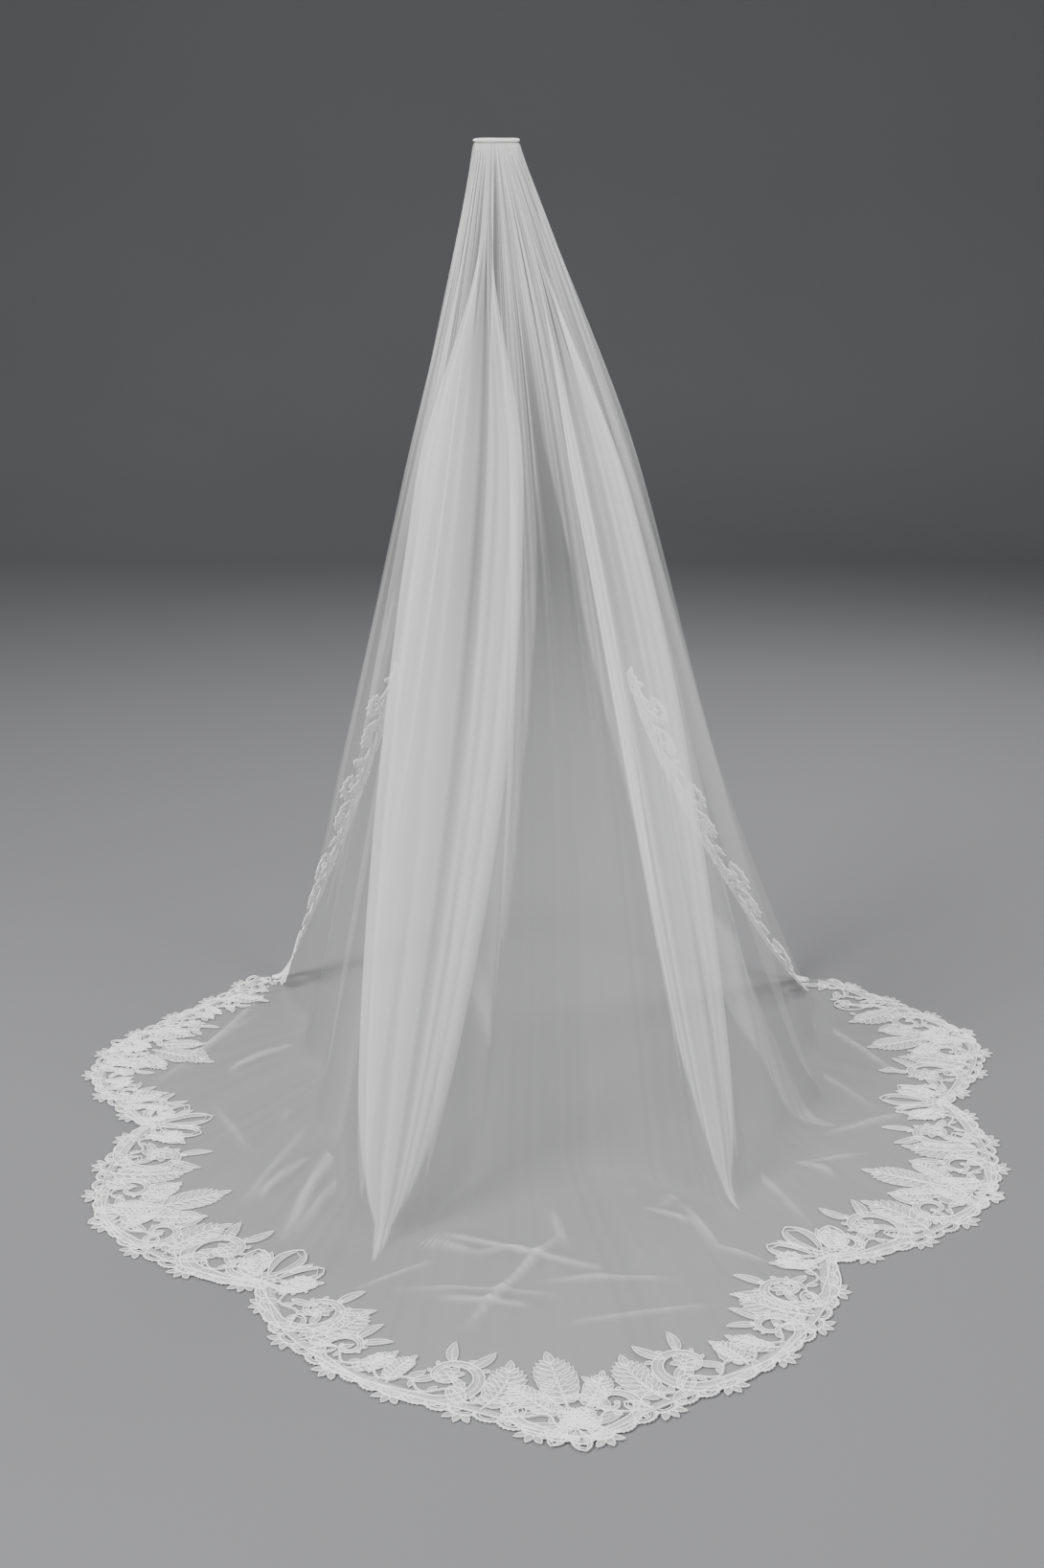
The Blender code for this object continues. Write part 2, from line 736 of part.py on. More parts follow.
def build():
    for obj in list(bpy.data.objects):
        bpy.data.objects.remove(obj)
    collection = bpy.data.collections.new("bridal_veil")
    bpy.context.scene.collection.children.link(collection)
    tulle = make_material("tulle", TULLE_COLOUR, 0.75)
    lace = make_material("lace", LACE_COLOUR, 0.65)
    binding = make_material("binding", BAND_COLOUR, 0.55)
    plastic = make_material("comb", COMB_COLOUR, 0.35)

    names, bearings = columns()
    rows = hanging_grid(bearings)

    # One sheet from the gathered edge to the hem, cut into stretches a seam apart.
    sheet = rows + train_grid(bearings, rows[-1])[1:]
    upper, lower = wall_grids(sheet, WALL)
    foot = len(rows) - 1
    order = list(dict.fromkeys(names))
    for index, name in enumerate(order):
        first = names.index(name)
        last = len(names) - 1 if index == len(order) - 1 else names.index(order[index + 1])
        verts, faces = wall_mesh(cut_grid(upper, 0, foot, first, last), cut_grid(lower, 0, foot, first, last))
        add_object(name, verts, faces, tulle, collection)
    verts, faces = wall_mesh(cut_grid(upper, foot, len(sheet) - 1, 0, len(names) - 1),
                             cut_grid(lower, foot, len(sheet) - 1, 0, len(names) - 1))
    add_object("tulle_train", verts, faces, tulle, collection)

    # Lace round the hem, lying on the train.
    flat, tris = flat_union([face for face in hem_lace_faces() if on_train(face)])
    tris = largest_region(flat, tris)
    flat, tris = split_pinches(flat, tris)
    low = FLOOR + WALL + SEAM
    verts, faces = plate_mesh(flat, tris, lambda p: Vector((p.x, p.y, low)),
                              lambda p: Vector((p.x, p.y, low + LACE_THICK)))
    add_object("lace_hem", verts, faces, lace, collection)

    # Lace up the two free side edges, on their outer face.
    for name, edge_first, length, width in SIDE_LACES:
        strip = side_strip(upper, lower, foot - 2, edge_first)
        faces = side_lace_faces(length, width)
        faces = [[Vector((p.x + SIDE_START, p.y + SIDE_INSET)) for p in face] for face in faces]
        flat, tris = flat_union(faces, strip)
        tris = largest_region(flat, tris)
        flat, tris = split_pinches(flat, tris)
        verts, faces = plate_mesh(flat, tris, lambda p: strip_place(strip, p, SEAM),
                                  lambda p: strip_place(strip, p, SEAM + LACE_THICK))
        add_object(name, verts, faces, lace, collection)

    # Bound edge over the gathers.
    bpy.ops.mesh.primitive_cube_add(size=1.0, location=(0.0, 0.003, 0.0))
    band = bpy.context.object
    band.name = "gather_band"
    band.data.name = "gather_band"
    band.scale = (BAND_WIDTH, BAND_DEPTH, BAND_HEIGHT)
    bpy.ops.object.transform_apply(location=True, rotation=False, scale=True)
    bevel = band.modifiers.new("round", "BEVEL")
    bevel.width = 0.003
    bevel.segments = 3
    band.data.materials.append(binding)
    for old in list(band.users_collection):
        old.objects.unlink(band)
    collection.objects.link(band)

    # Comb behind the gathers, its teeth down into the hair.
    outline = comb_outline()
    flat, _edges, tris, _ov, _oe, _of = delaunay_2d_cdt(outline, [], [list(range(len(outline)))], 1, 1.0e-6)
    top = -0.5 * BAND_HEIGHT - SEAM
    back = 0.0055
    verts, faces = plate_mesh(flat, tris, lambda p: Vector((p.x, back, top + p.y)),
                              lambda p: Vector((p.x, back + COMB_THICK, top + p.y)))
    add_object("comb", verts, faces, plastic, collection)


build()
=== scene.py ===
"""Looks of a bridal veil: sheer gathered tulle on a comb, its train edged with corded scroll lace."""
import math

import bmesh
import bpy
import numpy as np
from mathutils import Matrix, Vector


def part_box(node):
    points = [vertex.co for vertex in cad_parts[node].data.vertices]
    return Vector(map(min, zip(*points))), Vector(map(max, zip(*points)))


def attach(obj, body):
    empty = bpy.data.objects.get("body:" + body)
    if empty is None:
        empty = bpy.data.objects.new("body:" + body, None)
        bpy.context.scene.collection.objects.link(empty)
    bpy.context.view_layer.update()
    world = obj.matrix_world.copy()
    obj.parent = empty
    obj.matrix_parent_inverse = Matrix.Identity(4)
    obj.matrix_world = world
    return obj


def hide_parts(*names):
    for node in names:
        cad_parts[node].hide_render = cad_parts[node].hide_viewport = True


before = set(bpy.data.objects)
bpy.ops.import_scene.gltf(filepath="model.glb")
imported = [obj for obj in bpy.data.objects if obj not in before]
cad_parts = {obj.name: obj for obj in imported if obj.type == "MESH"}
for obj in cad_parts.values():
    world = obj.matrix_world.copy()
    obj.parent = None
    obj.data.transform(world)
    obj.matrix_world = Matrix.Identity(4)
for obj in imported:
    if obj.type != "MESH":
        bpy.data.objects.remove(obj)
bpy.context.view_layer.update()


# ---- Comb ------------------------------------------------------------------------------------
# A clear plastic hair comb, moulded in one piece, with tapering teeth that grip the hair.
# The gathered top of the veil is sewn over its spine with a few turns of thread.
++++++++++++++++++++
Look above for the line containing "# Comb behind". Output from there through the line containing "bpy.context.scene.collection.objects.link(empty)", exactly and inclusively.

    # Comb behind the gathers, its teeth down into the hair.
    outline = comb_outline()
    flat, _edges, tris, _ov, _oe, _of = delaunay_2d_cdt(outline, [], [list(range(len(outline)))], 1, 1.0e-6)
    top = -0.5 * BAND_HEIGHT - SEAM
    back = 0.0055
    verts, faces = plate_mesh(flat, tris, lambda p: Vector((p.x, back, top + p.y)),
                              lambda p: Vector((p.x, back + COMB_THICK, top + p.y)))
    add_object("comb", verts, faces, plastic, collection)


build()
=== scene.py ===
"""Looks of a bridal veil: sheer gathered tulle on a comb, its train edged with corded scroll lace."""
import math

import bmesh
import bpy
import numpy as np
from mathutils import Matrix, Vector


def part_box(node):
    points = [vertex.co for vertex in cad_parts[node].data.vertices]
    return Vector(map(min, zip(*points))), Vector(map(max, zip(*points)))


def attach(obj, body):
    empty = bpy.data.objects.get("body:" + body)
    if empty is None:
        empty = bpy.data.objects.new("body:" + body, None)
        bpy.context.scene.collection.objects.link(empty)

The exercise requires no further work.